▶ _Your task_:
Copy out the data below verbatim.

▶ _Items_:

Start

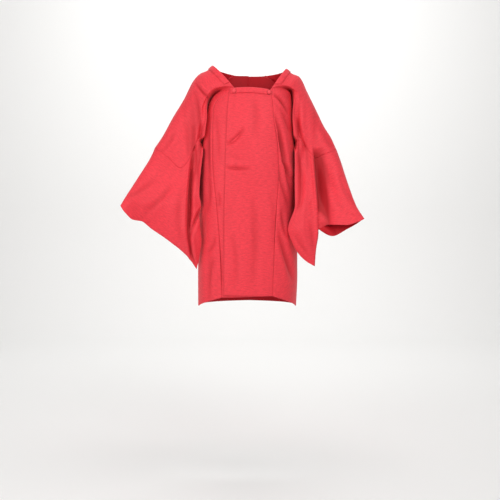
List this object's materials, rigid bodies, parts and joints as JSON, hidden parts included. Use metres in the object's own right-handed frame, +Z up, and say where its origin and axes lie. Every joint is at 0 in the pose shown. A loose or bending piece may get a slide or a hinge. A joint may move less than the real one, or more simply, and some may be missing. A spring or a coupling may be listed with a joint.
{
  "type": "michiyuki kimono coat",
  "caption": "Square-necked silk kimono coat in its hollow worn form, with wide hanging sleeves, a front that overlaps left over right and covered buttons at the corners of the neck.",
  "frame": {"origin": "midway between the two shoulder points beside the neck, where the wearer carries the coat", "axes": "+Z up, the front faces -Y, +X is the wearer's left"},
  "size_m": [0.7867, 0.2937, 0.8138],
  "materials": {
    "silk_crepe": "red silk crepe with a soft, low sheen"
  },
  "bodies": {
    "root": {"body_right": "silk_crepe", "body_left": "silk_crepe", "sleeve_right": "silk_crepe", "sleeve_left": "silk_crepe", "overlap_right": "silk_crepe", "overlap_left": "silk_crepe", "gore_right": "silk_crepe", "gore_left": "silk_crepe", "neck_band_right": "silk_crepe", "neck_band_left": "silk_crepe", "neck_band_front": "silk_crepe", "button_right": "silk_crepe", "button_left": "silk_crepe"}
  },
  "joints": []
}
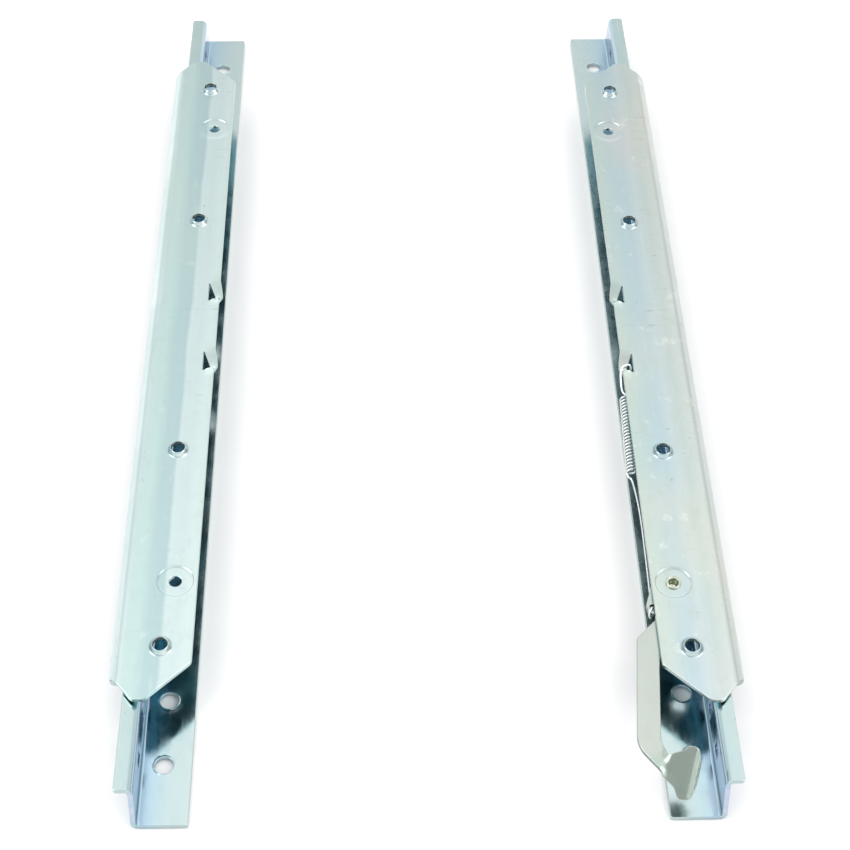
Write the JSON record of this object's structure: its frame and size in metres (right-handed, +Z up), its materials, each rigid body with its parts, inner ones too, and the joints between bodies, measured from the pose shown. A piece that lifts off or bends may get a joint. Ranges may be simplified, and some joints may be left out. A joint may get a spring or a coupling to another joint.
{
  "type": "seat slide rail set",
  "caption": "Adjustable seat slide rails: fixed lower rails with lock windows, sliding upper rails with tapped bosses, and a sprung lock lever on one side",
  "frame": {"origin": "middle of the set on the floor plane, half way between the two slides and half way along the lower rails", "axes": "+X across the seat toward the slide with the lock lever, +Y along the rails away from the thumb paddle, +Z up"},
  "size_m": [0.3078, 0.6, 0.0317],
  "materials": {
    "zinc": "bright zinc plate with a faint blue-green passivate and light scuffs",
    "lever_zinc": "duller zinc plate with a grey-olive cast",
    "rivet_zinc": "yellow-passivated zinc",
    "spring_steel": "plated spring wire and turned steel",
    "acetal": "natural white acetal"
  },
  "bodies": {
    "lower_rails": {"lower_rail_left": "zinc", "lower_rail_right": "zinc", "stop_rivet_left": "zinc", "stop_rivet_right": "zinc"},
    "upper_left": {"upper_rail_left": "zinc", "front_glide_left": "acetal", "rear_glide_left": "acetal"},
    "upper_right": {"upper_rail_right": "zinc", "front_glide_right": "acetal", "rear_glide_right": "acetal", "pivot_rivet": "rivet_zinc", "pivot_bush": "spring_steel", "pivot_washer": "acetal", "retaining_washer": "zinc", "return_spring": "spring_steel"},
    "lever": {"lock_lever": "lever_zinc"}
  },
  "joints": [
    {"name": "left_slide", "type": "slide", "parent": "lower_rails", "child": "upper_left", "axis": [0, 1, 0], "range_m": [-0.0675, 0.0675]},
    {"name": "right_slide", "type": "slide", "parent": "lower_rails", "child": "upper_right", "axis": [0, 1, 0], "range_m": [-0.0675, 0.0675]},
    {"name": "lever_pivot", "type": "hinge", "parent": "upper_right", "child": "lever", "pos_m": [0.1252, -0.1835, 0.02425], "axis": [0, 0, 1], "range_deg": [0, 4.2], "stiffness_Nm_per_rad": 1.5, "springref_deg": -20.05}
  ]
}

End

▶ _Solution below_:
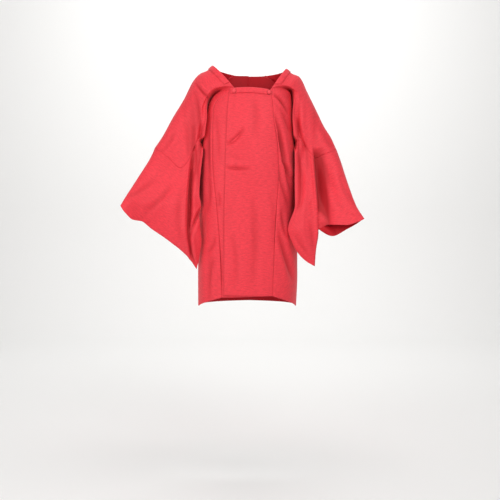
List this object's materials, rigid bodies, parts and joints as JSON, hidden parts included. Use metres in the object's own right-handed frame, +Z up, and say where its origin and axes lie. Every joint is at 0 in the pose shown. A loose or bending piece may get a slide or a hinge. A joint may move less than the real one, or more simply, and some may be missing. A spring or a coupling may be listed with a joint.
{
  "type": "michiyuki kimono coat",
  "caption": "Square-necked silk kimono coat in its hollow worn form, with wide hanging sleeves, a front that overlaps left over right and covered buttons at the corners of the neck.",
  "frame": {"origin": "midway between the two shoulder points beside the neck, where the wearer carries the coat", "axes": "+Z up, the front faces -Y, +X is the wearer's left"},
  "size_m": [0.7867, 0.2937, 0.8138],
  "materials": {
    "silk_crepe": "red silk crepe with a soft, low sheen"
  },
  "bodies": {
    "root": {"body_right": "silk_crepe", "body_left": "silk_crepe", "sleeve_right": "silk_crepe", "sleeve_left": "silk_crepe", "overlap_right": "silk_crepe", "overlap_left": "silk_crepe", "gore_right": "silk_crepe", "gore_left": "silk_crepe", "neck_band_right": "silk_crepe", "neck_band_left": "silk_crepe", "neck_band_front": "silk_crepe", "button_right": "silk_crepe", "button_left": "silk_crepe"}
  },
  "joints": []
}
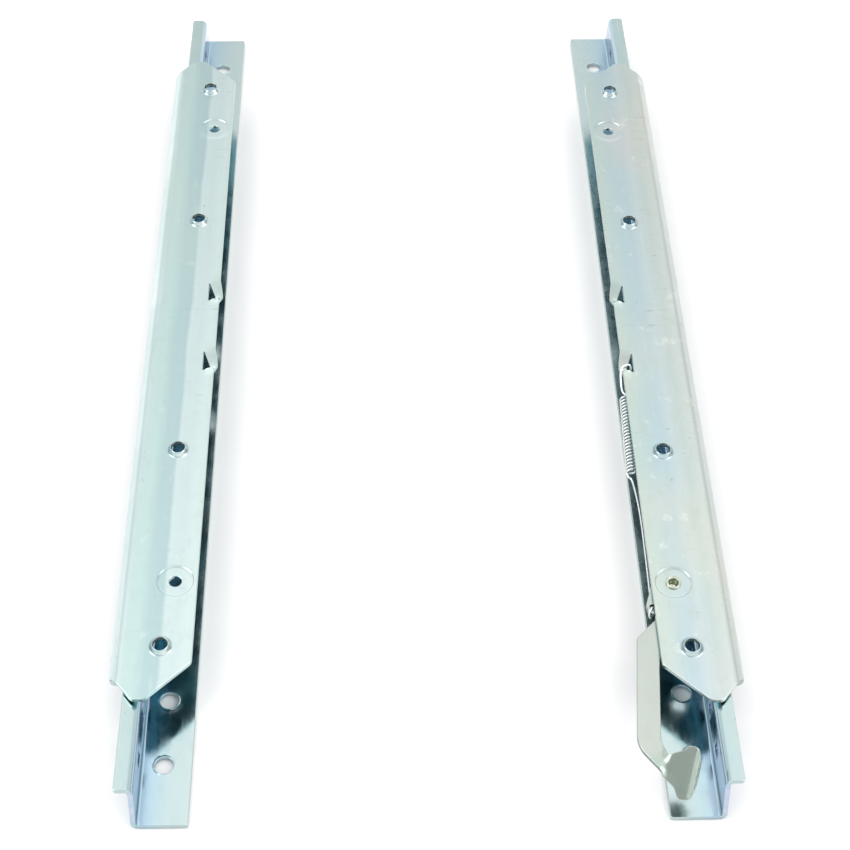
Write the JSON record of this object's structure: its frame and size in metres (right-handed, +Z up), its materials, each rigid body with its parts, inner ones too, and the joints between bodies, measured from the pose shown. A piece that lifts off or bends may get a joint. Ranges may be simplified, and some joints may be left out. A joint may get a spring or a coupling to another joint.
{
  "type": "seat slide rail set",
  "caption": "Adjustable seat slide rails: fixed lower rails with lock windows, sliding upper rails with tapped bosses, and a sprung lock lever on one side",
  "frame": {"origin": "middle of the set on the floor plane, half way between the two slides and half way along the lower rails", "axes": "+X across the seat toward the slide with the lock lever, +Y along the rails away from the thumb paddle, +Z up"},
  "size_m": [0.3078, 0.6, 0.0317],
  "materials": {
    "zinc": "bright zinc plate with a faint blue-green passivate and light scuffs",
    "lever_zinc": "duller zinc plate with a grey-olive cast",
    "rivet_zinc": "yellow-passivated zinc",
    "spring_steel": "plated spring wire and turned steel",
    "acetal": "natural white acetal"
  },
  "bodies": {
    "lower_rails": {"lower_rail_left": "zinc", "lower_rail_right": "zinc", "stop_rivet_left": "zinc", "stop_rivet_right": "zinc"},
    "upper_left": {"upper_rail_left": "zinc", "front_glide_left": "acetal", "rear_glide_left": "acetal"},
    "upper_right": {"upper_rail_right": "zinc", "front_glide_right": "acetal", "rear_glide_right": "acetal", "pivot_rivet": "rivet_zinc", "pivot_bush": "spring_steel", "pivot_washer": "acetal", "retaining_washer": "zinc", "return_spring": "spring_steel"},
    "lever": {"lock_lever": "lever_zinc"}
  },
  "joints": [
    {"name": "left_slide", "type": "slide", "parent": "lower_rails", "child": "upper_left", "axis": [0, 1, 0], "range_m": [-0.0675, 0.0675]},
    {"name": "right_slide", "type": "slide", "parent": "lower_rails", "child": "upper_right", "axis": [0, 1, 0], "range_m": [-0.0675, 0.0675]},
    {"name": "lever_pivot", "type": "hinge", "parent": "upper_right", "child": "lever", "pos_m": [0.1252, -0.1835, 0.02425], "axis": [0, 0, 1], "range_deg": [0, 4.2], "stiffness_Nm_per_rad": 1.5, "springref_deg": -20.05}
  ]
}